I think I can predict the track list for LIVING DEAD TRILOGY THE MUSICAL:

1) Going to See Our Dead Mother
2) Stop it, Johnny
3) They're Coming to Get You, Barbera!
4) Bad-Ass Black-Ass Mo-Fo (Ben's song)
5) Hangin' With Mr. Cooper
6) I'm Getting Gas!
7) Don't Shoot The Black Guy
8) There's No More Room In Hell (Dawn of the Dead overture)
9) Bad-Ass Black-Ass Mo-Fo Part II (Peter's song)
10) Consumerism Is Fab
11) Uh Oh, I'm Preggo! (Fran's Theme)
12) Keep On Truckin'
13) We're Bad to the Bone (Biker's Theme)
14) A Man's Mall Is His Castle
15) Heeelllooooooo, Is Anyone There? Heeeeellloooooooo!!! (Day of the Dead overture)
16) Growin' Pot at the Bunker
17) Can't We All Just Get Along?
18) I'm a Talking Zombie (Bub's song)
19) Rhodes Scholar
20) We're All Zombies Now (finale)

Meanwhile, on the other side of the spectrum, we have this.

Not only is Cronenberg adapting his own material, and not only is the film's original composer Howard Shore returning to expand upon his brilliant score, but they went and called the thing an OPERA.

No one seeking post-modern irony brownie points would call their work an opera for fear that the protective parody bubble would burst.
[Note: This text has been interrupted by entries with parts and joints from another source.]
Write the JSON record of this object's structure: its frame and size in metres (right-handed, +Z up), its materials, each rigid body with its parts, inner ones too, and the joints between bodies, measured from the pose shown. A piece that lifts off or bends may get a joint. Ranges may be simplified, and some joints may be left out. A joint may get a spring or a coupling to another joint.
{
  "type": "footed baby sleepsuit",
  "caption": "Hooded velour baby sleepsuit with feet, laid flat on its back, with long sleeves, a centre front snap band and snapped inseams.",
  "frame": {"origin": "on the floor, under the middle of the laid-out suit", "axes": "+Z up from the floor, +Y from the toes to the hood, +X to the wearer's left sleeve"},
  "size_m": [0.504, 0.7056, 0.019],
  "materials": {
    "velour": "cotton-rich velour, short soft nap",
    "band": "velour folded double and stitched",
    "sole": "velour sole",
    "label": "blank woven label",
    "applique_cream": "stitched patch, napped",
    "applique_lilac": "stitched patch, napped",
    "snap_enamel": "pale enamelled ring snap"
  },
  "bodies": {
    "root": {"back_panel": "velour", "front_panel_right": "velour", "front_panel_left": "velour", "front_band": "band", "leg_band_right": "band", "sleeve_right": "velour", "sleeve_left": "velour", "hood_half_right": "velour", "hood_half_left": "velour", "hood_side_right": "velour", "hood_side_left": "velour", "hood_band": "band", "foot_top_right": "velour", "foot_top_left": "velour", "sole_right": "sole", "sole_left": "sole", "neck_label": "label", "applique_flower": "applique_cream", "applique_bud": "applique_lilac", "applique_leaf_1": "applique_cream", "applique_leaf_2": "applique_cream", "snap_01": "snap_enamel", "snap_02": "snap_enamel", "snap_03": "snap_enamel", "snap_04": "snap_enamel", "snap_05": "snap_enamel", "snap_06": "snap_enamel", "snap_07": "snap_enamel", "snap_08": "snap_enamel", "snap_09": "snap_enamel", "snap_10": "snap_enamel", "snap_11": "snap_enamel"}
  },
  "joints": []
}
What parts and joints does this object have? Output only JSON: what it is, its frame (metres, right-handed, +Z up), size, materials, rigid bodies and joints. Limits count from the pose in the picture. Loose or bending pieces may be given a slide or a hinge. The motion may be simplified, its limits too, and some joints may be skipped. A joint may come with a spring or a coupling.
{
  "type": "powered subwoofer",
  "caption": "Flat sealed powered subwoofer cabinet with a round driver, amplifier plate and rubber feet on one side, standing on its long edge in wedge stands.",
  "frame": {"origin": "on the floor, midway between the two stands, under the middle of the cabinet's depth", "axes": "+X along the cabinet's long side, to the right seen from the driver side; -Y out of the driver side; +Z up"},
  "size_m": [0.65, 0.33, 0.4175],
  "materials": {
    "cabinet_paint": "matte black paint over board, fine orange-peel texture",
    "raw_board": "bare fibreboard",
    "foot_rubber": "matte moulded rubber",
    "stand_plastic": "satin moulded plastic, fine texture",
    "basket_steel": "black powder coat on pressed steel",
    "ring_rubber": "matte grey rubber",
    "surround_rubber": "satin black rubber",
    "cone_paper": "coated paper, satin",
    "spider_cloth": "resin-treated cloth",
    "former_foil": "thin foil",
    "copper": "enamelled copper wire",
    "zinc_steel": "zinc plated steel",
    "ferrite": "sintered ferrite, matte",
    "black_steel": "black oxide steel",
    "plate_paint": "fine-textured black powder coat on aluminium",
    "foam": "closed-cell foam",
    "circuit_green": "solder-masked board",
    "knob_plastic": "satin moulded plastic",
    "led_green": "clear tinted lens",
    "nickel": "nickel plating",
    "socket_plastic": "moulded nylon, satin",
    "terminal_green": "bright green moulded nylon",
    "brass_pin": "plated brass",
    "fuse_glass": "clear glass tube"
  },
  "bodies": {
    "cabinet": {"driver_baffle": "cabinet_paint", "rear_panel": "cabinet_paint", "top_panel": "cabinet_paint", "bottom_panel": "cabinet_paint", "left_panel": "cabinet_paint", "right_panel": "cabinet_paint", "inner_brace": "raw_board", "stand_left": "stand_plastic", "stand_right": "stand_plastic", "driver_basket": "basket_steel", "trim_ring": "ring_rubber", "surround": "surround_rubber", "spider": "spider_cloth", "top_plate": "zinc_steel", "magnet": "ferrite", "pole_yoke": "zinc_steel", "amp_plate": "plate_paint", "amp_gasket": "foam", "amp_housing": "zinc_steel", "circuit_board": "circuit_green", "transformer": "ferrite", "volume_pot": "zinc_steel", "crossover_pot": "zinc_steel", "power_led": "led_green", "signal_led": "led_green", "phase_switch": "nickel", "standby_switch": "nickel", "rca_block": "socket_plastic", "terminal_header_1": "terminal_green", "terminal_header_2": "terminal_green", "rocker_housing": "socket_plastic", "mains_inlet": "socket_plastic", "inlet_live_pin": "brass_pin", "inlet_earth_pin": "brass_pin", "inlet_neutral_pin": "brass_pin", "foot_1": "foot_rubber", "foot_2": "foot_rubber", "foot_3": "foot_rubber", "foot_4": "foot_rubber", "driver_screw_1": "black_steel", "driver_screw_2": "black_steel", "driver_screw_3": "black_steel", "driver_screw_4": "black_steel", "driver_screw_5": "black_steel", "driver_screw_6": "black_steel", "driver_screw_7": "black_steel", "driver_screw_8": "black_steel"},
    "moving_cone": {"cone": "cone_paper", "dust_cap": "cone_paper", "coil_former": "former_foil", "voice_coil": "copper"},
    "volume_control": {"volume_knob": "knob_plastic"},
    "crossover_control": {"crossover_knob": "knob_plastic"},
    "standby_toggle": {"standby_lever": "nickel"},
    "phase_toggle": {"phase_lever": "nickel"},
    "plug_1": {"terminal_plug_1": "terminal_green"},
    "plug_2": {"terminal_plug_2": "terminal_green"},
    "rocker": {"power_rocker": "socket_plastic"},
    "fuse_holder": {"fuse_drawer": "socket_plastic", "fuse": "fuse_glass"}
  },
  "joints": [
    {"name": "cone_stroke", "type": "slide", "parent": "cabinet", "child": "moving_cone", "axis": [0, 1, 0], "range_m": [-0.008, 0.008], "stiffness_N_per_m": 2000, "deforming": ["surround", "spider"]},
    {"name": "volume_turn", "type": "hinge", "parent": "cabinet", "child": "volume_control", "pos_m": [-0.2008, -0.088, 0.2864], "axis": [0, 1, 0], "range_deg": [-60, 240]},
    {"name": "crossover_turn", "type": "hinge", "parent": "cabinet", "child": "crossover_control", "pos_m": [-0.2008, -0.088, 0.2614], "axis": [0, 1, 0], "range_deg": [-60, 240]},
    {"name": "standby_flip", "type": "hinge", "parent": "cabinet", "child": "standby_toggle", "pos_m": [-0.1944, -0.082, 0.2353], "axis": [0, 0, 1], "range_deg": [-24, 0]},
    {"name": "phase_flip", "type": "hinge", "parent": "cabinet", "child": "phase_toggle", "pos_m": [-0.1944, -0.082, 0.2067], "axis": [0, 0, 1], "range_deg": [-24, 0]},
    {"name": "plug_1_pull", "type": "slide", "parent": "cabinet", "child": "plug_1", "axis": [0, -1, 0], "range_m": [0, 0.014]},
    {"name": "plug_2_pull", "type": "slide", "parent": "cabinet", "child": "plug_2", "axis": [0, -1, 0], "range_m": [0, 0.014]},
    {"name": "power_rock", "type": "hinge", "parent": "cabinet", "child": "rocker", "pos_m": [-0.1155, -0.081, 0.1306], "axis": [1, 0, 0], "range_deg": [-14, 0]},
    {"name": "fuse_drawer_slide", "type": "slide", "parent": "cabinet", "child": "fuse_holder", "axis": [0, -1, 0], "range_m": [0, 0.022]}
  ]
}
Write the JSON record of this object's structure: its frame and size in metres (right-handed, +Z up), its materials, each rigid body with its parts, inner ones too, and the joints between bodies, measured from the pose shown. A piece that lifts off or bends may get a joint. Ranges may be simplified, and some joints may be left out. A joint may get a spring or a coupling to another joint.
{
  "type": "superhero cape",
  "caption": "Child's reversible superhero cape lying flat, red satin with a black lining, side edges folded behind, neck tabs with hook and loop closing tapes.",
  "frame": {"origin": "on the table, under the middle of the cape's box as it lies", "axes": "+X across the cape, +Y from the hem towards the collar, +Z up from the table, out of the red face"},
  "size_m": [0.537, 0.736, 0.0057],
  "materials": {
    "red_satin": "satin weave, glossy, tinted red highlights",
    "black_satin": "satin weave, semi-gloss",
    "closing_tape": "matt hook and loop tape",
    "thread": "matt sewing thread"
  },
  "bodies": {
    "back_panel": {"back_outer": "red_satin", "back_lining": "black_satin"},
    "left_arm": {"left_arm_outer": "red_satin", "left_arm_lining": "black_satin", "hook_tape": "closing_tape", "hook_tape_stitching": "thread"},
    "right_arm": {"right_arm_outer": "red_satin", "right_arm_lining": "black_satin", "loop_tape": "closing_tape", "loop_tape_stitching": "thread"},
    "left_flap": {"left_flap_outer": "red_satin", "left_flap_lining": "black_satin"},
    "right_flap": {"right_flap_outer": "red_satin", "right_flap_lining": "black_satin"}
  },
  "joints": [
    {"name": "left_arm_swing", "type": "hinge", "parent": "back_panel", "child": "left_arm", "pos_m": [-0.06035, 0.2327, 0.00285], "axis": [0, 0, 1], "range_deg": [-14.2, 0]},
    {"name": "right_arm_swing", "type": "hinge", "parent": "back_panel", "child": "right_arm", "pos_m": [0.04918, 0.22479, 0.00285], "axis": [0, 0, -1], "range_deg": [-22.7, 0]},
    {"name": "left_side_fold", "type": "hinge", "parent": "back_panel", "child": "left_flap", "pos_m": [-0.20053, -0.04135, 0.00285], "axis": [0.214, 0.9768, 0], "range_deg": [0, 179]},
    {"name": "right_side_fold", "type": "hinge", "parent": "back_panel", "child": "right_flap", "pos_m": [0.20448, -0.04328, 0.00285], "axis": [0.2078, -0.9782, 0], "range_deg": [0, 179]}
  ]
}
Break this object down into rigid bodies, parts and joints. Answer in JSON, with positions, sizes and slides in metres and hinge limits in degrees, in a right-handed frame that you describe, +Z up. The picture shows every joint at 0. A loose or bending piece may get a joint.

I think these guys mean it. I think they're going to take the film's tragic story and do their best to adapt it a tragic, heartbreaking stage musical...an opera. And I think I'm going to see it. Howard Shore's score is a big reason why the ending of the film still makes me cry.

And I don't think I'll have to cringe through a tarantella called "Help Me," which is exACTly what those ED:TM fucks would do.

[i]UPDATE 3-23-08[/i]

The Texas Chainsaw Massacre THE MUSICAL. HA. HA.

1 comment:

Enrique Acosta said...

I actually wrote my horror musical out of my contempt for other horror musicals. I was sick of seeing people play up the camp and not try at all to disturb or scare the audience. It might be ironic that I choose a camp classic but we decided to play it straight as I hate self aware camp. As an audience member I don't want to be nodded and winked at. I love this post and am said I didn't see it 3 years ago when it was published.